# Stated goal:
Take the data below and extract the lines from the one with "What bpy script" to the one with "SIDE = (0, 1, 1, 1, 0, -1, -1, -1)", inclusive, exactly as written.

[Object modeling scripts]
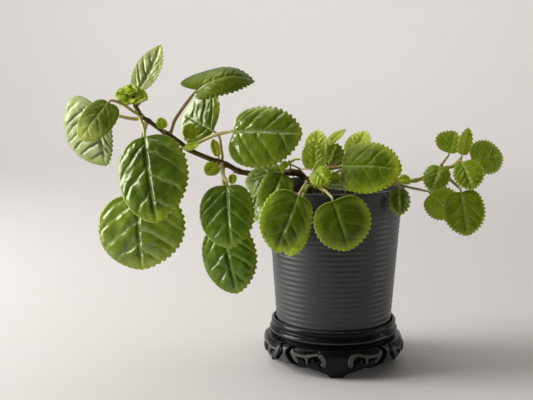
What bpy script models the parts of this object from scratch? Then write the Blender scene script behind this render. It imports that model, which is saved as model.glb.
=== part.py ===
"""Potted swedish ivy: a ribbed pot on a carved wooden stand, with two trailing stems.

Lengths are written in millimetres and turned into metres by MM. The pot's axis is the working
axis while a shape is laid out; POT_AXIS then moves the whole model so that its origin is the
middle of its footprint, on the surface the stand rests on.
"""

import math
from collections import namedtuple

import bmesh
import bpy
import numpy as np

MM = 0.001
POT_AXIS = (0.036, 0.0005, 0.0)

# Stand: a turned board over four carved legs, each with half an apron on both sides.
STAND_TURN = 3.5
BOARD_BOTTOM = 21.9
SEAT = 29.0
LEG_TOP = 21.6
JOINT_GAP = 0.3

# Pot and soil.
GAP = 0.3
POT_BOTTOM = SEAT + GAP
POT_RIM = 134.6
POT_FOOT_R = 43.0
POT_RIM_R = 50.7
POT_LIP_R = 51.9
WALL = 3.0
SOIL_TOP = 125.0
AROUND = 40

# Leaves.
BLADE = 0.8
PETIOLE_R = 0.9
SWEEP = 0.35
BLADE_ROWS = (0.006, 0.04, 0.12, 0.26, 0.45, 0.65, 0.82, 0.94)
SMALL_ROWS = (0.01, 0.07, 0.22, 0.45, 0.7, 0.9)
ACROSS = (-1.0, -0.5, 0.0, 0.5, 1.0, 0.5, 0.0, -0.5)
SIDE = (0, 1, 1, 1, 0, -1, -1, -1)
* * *
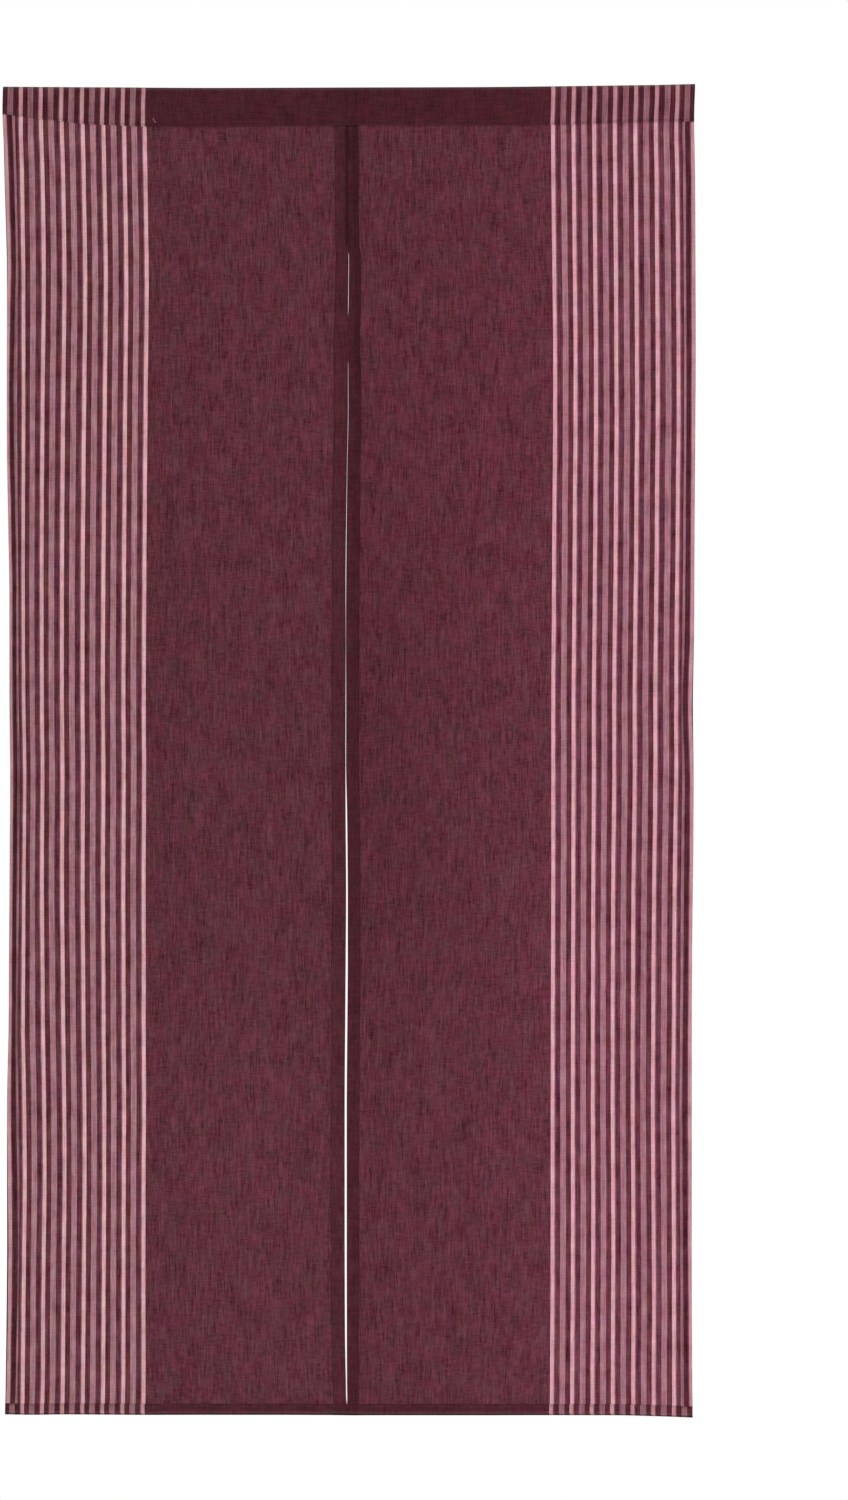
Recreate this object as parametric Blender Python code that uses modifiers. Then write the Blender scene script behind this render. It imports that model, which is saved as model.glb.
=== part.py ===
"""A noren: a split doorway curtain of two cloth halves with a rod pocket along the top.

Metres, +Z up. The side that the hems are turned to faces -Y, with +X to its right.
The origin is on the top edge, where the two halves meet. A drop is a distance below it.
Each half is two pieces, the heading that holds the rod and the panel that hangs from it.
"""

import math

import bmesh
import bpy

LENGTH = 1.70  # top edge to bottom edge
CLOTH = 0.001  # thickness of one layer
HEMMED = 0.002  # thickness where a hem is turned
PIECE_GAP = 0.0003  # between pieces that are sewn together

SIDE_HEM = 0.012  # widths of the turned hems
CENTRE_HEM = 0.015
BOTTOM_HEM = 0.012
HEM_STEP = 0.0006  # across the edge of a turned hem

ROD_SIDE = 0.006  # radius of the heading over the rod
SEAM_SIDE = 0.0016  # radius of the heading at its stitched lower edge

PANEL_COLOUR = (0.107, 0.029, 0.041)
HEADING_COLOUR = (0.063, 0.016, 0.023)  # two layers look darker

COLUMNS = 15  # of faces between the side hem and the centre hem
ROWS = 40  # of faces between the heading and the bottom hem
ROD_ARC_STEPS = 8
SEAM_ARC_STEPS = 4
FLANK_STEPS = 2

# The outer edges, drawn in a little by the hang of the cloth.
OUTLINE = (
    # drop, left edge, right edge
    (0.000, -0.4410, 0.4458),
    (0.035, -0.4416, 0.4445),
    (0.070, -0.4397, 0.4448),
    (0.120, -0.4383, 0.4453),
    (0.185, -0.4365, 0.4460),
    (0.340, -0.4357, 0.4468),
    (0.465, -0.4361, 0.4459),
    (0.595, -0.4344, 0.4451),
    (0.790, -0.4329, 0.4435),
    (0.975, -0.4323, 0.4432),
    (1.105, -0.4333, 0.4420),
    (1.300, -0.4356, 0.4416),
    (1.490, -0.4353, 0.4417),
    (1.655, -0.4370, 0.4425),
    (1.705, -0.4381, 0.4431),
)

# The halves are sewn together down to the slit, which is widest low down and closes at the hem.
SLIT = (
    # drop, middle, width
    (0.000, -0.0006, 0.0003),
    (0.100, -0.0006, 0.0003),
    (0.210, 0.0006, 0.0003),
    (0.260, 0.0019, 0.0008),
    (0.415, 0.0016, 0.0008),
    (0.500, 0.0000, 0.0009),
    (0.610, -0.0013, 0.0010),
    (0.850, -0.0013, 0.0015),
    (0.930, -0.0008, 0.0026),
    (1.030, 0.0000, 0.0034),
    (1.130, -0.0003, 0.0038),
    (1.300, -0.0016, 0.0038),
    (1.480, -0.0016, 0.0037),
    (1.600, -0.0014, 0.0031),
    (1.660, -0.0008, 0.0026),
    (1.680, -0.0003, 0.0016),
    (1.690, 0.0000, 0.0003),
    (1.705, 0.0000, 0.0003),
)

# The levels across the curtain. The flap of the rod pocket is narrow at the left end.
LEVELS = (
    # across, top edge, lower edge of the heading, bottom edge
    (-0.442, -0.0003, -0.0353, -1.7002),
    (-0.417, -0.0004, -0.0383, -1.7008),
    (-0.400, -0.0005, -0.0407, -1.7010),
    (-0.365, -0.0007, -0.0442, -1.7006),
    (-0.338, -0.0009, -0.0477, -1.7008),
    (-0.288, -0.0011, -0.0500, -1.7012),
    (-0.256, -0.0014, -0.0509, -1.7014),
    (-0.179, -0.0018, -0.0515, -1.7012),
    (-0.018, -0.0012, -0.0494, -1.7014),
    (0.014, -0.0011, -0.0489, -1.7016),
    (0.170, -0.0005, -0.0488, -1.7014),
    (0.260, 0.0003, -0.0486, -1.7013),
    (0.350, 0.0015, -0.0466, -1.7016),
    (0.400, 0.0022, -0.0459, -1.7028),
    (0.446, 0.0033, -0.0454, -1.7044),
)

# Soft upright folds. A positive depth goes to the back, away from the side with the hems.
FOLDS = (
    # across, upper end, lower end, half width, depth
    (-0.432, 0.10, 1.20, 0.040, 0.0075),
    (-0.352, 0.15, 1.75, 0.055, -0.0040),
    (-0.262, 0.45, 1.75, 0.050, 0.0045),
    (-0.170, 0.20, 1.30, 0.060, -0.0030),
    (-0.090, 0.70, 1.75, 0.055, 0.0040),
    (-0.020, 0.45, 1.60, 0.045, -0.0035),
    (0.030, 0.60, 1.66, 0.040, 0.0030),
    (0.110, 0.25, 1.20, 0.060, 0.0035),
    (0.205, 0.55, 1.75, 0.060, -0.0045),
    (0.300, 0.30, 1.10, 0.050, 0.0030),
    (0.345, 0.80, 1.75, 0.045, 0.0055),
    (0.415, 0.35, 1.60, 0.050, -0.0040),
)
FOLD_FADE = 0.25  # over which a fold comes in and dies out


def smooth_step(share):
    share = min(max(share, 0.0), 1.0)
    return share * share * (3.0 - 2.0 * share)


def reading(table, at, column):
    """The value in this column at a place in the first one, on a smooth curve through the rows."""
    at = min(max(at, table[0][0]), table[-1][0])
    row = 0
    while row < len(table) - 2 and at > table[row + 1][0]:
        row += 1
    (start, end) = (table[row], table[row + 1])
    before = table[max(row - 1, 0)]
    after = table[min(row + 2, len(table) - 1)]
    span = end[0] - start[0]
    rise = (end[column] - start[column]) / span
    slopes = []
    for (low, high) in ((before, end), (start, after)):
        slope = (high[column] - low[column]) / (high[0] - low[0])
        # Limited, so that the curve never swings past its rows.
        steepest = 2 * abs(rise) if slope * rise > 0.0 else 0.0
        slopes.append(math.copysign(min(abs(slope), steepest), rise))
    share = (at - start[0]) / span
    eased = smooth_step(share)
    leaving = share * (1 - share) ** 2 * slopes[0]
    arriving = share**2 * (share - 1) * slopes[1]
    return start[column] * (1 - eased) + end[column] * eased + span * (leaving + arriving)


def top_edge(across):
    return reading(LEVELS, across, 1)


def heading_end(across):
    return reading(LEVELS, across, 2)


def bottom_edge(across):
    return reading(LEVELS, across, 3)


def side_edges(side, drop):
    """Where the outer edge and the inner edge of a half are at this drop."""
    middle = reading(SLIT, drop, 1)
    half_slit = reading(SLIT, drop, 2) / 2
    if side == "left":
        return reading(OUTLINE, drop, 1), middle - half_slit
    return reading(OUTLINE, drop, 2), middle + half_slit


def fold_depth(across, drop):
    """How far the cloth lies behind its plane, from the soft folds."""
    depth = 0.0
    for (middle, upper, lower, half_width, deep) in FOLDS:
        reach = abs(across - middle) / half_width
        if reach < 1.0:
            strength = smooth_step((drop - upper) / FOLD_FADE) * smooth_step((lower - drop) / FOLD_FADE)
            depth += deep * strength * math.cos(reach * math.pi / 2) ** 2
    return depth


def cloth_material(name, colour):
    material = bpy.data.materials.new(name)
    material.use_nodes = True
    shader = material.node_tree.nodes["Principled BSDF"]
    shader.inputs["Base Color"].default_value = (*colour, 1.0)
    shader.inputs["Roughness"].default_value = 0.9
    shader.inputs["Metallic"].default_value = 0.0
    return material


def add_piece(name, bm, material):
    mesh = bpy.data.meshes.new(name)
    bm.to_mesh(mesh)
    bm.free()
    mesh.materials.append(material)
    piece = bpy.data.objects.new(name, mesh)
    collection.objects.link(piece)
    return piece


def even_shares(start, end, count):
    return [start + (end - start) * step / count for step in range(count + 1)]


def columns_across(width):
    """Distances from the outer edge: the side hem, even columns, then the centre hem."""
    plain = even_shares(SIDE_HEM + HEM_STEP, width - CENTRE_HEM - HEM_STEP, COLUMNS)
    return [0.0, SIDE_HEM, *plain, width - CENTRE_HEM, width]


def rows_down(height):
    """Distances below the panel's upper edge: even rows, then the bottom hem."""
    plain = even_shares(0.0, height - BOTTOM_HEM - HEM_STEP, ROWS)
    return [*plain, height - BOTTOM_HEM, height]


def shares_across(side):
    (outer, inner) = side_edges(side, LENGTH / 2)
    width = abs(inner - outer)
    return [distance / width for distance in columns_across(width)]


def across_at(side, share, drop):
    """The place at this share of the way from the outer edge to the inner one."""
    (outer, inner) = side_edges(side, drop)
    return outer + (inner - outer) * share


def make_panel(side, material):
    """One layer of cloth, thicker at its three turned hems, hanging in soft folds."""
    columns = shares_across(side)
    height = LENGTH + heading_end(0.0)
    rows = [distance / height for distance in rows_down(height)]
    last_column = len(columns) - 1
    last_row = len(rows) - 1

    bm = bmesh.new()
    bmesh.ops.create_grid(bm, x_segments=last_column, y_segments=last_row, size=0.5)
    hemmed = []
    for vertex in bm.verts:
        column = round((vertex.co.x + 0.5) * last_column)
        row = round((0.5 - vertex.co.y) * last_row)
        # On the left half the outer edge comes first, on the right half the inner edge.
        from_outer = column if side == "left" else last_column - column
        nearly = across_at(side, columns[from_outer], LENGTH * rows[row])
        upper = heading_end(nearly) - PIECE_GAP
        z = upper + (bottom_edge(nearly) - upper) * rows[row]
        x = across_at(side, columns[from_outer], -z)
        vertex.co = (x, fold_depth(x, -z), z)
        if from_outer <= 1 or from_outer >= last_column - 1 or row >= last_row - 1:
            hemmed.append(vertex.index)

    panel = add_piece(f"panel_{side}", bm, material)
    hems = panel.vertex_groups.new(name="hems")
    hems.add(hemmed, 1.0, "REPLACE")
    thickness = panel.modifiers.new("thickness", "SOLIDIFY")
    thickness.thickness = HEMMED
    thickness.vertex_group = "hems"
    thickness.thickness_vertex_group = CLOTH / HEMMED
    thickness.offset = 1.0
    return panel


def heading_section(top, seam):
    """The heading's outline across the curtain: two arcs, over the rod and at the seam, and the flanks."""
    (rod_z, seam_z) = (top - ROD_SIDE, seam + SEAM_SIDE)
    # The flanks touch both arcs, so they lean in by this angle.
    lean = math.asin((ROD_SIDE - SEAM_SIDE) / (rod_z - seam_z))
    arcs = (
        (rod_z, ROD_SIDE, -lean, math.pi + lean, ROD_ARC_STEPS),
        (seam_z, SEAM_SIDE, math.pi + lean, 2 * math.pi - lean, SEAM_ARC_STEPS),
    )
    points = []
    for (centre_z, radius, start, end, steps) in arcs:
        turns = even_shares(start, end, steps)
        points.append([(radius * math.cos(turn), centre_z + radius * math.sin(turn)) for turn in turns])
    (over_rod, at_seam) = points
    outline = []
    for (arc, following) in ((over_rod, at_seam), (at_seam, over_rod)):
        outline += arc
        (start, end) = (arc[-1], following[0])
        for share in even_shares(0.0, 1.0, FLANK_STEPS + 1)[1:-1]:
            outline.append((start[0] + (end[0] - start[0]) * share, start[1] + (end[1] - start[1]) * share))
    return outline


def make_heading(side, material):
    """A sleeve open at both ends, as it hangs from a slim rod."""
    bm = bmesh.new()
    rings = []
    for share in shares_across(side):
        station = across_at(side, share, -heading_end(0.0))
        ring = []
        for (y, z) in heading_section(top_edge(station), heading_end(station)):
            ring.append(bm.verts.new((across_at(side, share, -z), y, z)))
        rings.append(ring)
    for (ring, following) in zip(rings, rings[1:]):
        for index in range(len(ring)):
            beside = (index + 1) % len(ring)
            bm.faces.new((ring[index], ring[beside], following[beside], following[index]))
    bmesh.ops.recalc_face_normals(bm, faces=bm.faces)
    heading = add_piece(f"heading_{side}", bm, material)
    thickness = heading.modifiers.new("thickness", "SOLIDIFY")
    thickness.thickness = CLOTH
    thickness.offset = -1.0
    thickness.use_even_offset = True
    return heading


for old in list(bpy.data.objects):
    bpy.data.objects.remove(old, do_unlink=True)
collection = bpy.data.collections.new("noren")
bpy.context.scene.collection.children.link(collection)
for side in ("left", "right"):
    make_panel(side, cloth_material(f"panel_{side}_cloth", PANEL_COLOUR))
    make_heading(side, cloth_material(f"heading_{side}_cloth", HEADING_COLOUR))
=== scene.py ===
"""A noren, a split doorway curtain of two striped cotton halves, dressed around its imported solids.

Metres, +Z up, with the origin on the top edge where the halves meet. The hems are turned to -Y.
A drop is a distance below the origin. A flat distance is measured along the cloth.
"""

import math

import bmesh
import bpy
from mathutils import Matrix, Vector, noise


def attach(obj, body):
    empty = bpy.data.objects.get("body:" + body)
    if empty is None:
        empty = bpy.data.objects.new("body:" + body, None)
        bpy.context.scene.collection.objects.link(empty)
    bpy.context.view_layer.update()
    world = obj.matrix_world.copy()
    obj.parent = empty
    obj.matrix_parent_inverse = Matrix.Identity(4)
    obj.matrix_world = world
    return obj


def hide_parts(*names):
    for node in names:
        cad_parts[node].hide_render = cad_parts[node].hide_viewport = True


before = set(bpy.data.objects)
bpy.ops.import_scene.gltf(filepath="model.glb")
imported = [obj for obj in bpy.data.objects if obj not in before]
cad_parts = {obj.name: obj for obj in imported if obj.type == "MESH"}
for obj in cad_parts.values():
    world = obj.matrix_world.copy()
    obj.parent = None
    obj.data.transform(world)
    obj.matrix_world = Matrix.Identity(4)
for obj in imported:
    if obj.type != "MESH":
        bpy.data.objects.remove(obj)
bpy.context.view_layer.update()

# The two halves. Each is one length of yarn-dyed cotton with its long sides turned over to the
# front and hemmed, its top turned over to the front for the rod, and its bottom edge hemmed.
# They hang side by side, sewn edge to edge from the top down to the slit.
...
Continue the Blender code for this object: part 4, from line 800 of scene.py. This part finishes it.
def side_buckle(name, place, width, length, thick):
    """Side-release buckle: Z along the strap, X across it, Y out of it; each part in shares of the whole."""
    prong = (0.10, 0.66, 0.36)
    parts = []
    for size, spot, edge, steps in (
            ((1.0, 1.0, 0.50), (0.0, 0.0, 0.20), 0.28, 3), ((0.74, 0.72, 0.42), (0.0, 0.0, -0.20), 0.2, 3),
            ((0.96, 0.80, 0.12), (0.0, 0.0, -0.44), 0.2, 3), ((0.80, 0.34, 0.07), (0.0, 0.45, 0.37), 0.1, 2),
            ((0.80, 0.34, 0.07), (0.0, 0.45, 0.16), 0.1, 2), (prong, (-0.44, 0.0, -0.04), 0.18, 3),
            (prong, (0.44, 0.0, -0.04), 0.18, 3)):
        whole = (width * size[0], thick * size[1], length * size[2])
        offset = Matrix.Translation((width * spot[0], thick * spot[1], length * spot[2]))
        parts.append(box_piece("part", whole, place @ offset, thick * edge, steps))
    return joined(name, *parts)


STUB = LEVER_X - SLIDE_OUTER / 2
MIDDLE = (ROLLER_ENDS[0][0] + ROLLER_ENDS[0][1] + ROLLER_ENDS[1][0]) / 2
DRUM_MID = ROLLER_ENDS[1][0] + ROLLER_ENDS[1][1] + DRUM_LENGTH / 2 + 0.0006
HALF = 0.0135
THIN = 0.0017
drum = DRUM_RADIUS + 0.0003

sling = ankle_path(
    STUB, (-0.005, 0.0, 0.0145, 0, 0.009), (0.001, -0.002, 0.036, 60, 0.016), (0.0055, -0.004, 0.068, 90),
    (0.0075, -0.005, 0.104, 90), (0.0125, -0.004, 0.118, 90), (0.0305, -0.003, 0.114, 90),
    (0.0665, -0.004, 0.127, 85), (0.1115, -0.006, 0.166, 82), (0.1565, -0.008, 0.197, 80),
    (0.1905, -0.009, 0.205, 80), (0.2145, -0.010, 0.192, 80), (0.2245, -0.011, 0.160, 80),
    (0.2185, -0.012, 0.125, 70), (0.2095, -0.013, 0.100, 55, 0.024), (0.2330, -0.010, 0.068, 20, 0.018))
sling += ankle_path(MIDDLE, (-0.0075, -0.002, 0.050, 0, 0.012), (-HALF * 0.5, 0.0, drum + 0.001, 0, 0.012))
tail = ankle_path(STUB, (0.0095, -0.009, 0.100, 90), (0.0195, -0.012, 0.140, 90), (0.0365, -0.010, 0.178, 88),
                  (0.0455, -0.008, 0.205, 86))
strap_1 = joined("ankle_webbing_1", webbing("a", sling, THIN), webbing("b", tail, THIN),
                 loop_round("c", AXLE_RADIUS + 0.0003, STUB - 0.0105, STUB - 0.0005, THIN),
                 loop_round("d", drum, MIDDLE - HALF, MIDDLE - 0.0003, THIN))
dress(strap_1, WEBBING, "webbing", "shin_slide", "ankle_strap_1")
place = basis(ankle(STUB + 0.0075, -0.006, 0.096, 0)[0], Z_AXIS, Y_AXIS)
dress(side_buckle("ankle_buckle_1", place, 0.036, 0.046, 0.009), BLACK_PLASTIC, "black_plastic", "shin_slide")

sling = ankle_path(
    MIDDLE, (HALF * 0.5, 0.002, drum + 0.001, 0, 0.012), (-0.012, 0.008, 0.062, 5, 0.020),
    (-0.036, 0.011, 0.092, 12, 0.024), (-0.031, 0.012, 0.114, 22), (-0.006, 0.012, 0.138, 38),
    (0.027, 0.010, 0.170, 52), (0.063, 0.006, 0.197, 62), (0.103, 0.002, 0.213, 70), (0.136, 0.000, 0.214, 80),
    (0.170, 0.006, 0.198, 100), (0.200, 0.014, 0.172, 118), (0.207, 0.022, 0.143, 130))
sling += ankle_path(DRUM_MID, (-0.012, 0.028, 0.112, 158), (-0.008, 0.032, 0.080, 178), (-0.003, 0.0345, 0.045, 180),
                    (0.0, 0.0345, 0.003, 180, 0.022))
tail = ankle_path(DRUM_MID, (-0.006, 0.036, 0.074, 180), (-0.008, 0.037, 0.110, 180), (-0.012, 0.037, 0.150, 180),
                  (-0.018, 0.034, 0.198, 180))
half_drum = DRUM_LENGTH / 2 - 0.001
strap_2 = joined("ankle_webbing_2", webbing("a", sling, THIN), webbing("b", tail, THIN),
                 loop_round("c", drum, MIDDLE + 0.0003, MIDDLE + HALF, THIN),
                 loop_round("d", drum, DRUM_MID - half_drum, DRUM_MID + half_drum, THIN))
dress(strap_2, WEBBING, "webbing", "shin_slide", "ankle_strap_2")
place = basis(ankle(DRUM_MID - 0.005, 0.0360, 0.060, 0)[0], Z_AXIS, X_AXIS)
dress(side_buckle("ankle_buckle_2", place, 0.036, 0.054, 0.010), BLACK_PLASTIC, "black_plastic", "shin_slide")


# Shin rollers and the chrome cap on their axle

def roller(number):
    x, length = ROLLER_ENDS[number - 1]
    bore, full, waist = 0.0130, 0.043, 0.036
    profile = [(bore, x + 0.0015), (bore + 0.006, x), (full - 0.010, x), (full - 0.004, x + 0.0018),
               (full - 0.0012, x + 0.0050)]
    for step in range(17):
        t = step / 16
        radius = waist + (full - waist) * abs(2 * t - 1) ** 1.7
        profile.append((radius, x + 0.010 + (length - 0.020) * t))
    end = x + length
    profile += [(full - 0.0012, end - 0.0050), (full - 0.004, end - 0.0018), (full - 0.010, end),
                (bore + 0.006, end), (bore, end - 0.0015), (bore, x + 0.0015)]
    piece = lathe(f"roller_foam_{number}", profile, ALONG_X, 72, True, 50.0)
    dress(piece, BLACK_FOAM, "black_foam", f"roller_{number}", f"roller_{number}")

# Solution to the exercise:
What bpy script models the parts of this object from scratch? Then write the Blender scene script behind this render. It imports that model, which is saved as model.glb.
=== part.py ===
"""Potted swedish ivy: a ribbed pot on a carved wooden stand, with two trailing stems.

Lengths are written in millimetres and turned into metres by MM. The pot's axis is the working
axis while a shape is laid out; POT_AXIS then moves the whole model so that its origin is the
middle of its footprint, on the surface the stand rests on.
"""

import math
from collections import namedtuple

import bmesh
import bpy
import numpy as np

MM = 0.001
POT_AXIS = (0.036, 0.0005, 0.0)

# Stand: a turned board over four carved legs, each with half an apron on both sides.
STAND_TURN = 3.5
BOARD_BOTTOM = 21.9
SEAT = 29.0
LEG_TOP = 21.6
JOINT_GAP = 0.3

# Pot and soil.
GAP = 0.3
POT_BOTTOM = SEAT + GAP
POT_RIM = 134.6
POT_FOOT_R = 43.0
POT_RIM_R = 50.7
POT_LIP_R = 51.9
WALL = 3.0
SOIL_TOP = 125.0
AROUND = 40

# Leaves.
BLADE = 0.8
PETIOLE_R = 0.9
SWEEP = 0.35
BLADE_ROWS = (0.006, 0.04, 0.12, 0.26, 0.45, 0.65, 0.82, 0.94)
SMALL_ROWS = (0.01, 0.07, 0.22, 0.45, 0.7, 0.9)
ACROSS = (-1.0, -0.5, 0.0, 0.5, 1.0, 0.5, 0.0, -0.5)
SIDE = (0, 1, 1, 1, 0, -1, -1, -1)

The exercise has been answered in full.